# Got My 1st Deer w/ My Ruger .454



## H2O Mellon (Apr 5, 2004)

I got a buck (6pt) w/ my .454 today. The buck was smaller than what I'd normally take, but I only had one day to hunt. The .454 from 45-50 yards made the deer kick up several inches & drop. It was even more devastating that what I thought it would be. I was shooting 300 grand Hornaday hollow points.


----------



## RANGER2 (Apr 25, 2006)

sound like a great shot to me. must have been get hit with that hollow point

made the kick up


----------



## H2O Mellon (Apr 5, 2004)

It was like you see on a hunting video. I was shocked.


----------



## ezbite (May 25, 2006)

congrads on the kill. i dont think a 6 point is a small thing. i feel we sometimes put to much into the size of the rack..its still meat in the freezer. besides that i killed a 6 pointer with the crossbow eariler in the year. still nothing wrong with taking a 6 point. good job on the quick pistol kill. think im going to try that next year.


----------



## Fishstix (Aug 16, 2005)

Congrats! Got any pics?


----------



## misfit (Apr 5, 2004)

congrats on the handgun hunt,bryan.


----------



## Smallmouth Crazy (Apr 4, 2006)

Congratulations on a nice deer, alot of guys myself included would be thrilled with a 6pt.


----------



## H2O Mellon (Apr 5, 2004)

Yes I do have pics, even sporting the OGF colors!, but I dont have a scanner.
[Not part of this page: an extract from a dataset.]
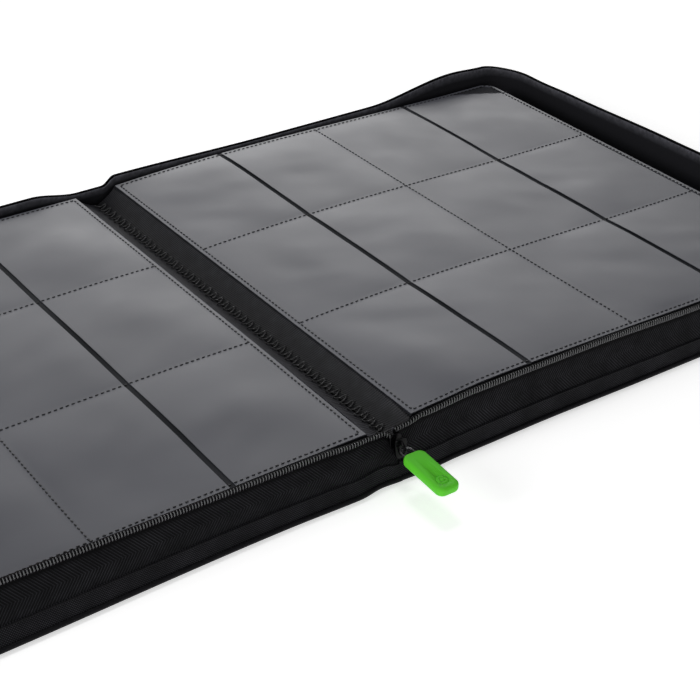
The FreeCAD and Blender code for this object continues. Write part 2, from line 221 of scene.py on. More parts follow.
def tape_material():
    """Zip tape: a raised herringbone of ribs below a plain band beside the coil, with painted
    glints on the ribs.
    """
    m = Material("zip_tape", (0.0019, 0.0019, 0.0022), 0.66, specular=0.06)
    along, height = m.axes("UV")
    point = m.math("ABSOLUTE", m.math("SUBTRACT", height, TAPE_POINT_Z * MM))
    slant = m.math("SUBTRACT", m.times(point, RIB_SLANT), along)
    rib = m.math("POWER", stripes(m, slant, RIB_PITCH), 3.0)
    yarn = stripes(m, m.math("ADD", height, along), YARN_PITCH)
    woven = m.math("MULTIPLY_ADD", rib, 0.8, m.times(yarn, 0.2))
    edge = m.times(m.math("SUBTRACT", TAPE_PLAIN_Z * MM, height), 600.0)
    relief = m.times(woven, m.clamp(edge, 0.08))
    m.bump(relief, 0.30, 1.0)
    # Painted glints: the ribs' tint rises far above the black, patchy by noise.
    m.tint(m.times(relief, m.noise(130.0, 3.0)), 0.7, 27.0)
    m.rough(m.noise(120.0), 0.52, 0.72)
    return m.material


def gusset_material(pitch=1.2):
    """Fine diamond-weave nylon of the gusset wall."""
    m = Material("gusset", (0.0030, 0.0030, 0.0035), 0.68, specular=0.07)
    along, height = m.axes("UV")
    weave = m.times(stripes(m, m.math("ADD", along, height), pitch),
                    stripes(m, m.math("SUBTRACT", along, height), pitch))
    m.bump(weave, 0.18, 1.0)
    m.tint(m.times(weave, m.noise(90.0, 3.0)), 0.6, 25.0)
    m.rough(m.noise(120.0), 0.55, 0.75)
    return m.material


LINING_LIT_Z = 25.6     # where painted light starts to turn the walls' lining paler, with painted shade below
LINING_TURNS_Z = 28.6    # where the coil starts to show through it
TURNS_PITCH = 2.9


def wall_lining_material():
    """Lining of the walls: painted shade keeps it dark low down and painted light turns it
    paler to the rim, where the coil's turns show through it."""
    m = Material("wall_lining", (0.070, 0.070, 0.081), 0.95, specular=0.03)
    along, height = m.axes("UV")
    rise = m.times(m.math("SUBTRACT", height, LINING_LIT_Z * MM), 200.0)
    top = m.times(m.math("SUBTRACT", height, LINING_TURNS_Z * MM), 900.0)
    turns = m.times(m.clamp(top), stripes(m, along, TURNS_PITCH))
    m.bump(m.noise(700.0, 3.0), 0.15, 0.7)
    m.bump(turns, 0.35, 1.0)
    # Painted shade low on the wall and painted light up to the rim, blotched by noise.
    shade = m.times(m.clamp(rise), m.noise(300.0, 3.0))
    m.tint(m.math("MULTIPLY_ADD", turns, 0.10, shade), 0.30, 2.3)
    return m.material


def rib_material(name, tone):
    """Fine-ribbed nylon of a hinge strip, with painted shade darkening it down at the seam."""
    m = Material(name, (tone, tone, 1.2 * tone), 0.46, specular=0.30)
    along, across = m.axes("UV")
    rib = stripes(m, m.math("MULTIPLY_ADD", across, 0.6, along), 1.4)
    cross = stripes(m, m.math("MULTIPLY_ADD", along, -0.6, across), 0.7)
    m.bump(m.math("MULTIPLY_ADD", rib, 0.8, m.times(cross, 0.2)), 0.14, 0.9)
    # Painted shade of the fold: the tint falls to dark near the seam.
    rise = m.math("MINIMUM", m.math("MULTIPLY_ADD", across, 90.0, 0.05), 1.0)
    m.tint(m.times(rise, m.times(rib, m.noise(200.0))), 0.3, 5.2)
    m.rough(m.noise(60.0), 0.36, 0.55)
    return m.material


def pebble_material(name):
    """Pebbled synthetic cloth on the outside of the covers."""
    m = Material(name, (0.0036, 0.0034, 0.0045), 0.60, specular=0.12)
    pebbles = m.node("TexVoronoi", Scale=900.0, Vector=m.coordinates())
    m.bump(pebbles.outputs["Distance"], 0.22, 0.8)
    m.bump(m.noise(60.0, 3.0), 0.4, 0.3)
    m.tint(m.noise(500.0), 0.6, 1.7)
    m.rough(m.noise(90.0), 0.42, 0.60)
    return m.material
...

My brother in law will be back this weekend w/ the pics from his digital cam (went to Walmart & had one printed off). So I'll post the pics on Sunday.


----------



## dinkbuster1 (Oct 28, 2005)

mmmm, DEER BURGER!


----------



## H2O Mellon (Apr 5, 2004)

Well I finally was able to get the pics. Not much to brag about, but it was nice tog et my 1st harvest w. my .454.


----------



## macfish (Apr 7, 2004)

my guess not in ohio


----------



## H2O Mellon (Apr 5, 2004)

No it was in fact in Ohio.


----------



## wvsportsman (Feb 21, 2006)

Thats decent for a 6pt. It's shaped nice. Congrats on getting it with a handgun.


----------



## H2O Mellon (Apr 5, 2004)

I swore it was an "8".  What stinks is that I know it may have been a nice deer in a year or two.


----------



## sowbelly101 (Apr 5, 2004)

Nice shootin with the handgun, Id probally "Cletus" that hunt up and forget the ammo.  . What suprises me is you still got your shirt on!!!  

Sowbelly


----------



## H2O Mellon (Apr 5, 2004)

Dont even remind of that day! Yes I was down to my boxers during a freakin snow storm while crappie fishing! I will never forget that day!


----------



## Fishstix (Aug 16, 2005)

Great buck...once again, congrats on your success!


----------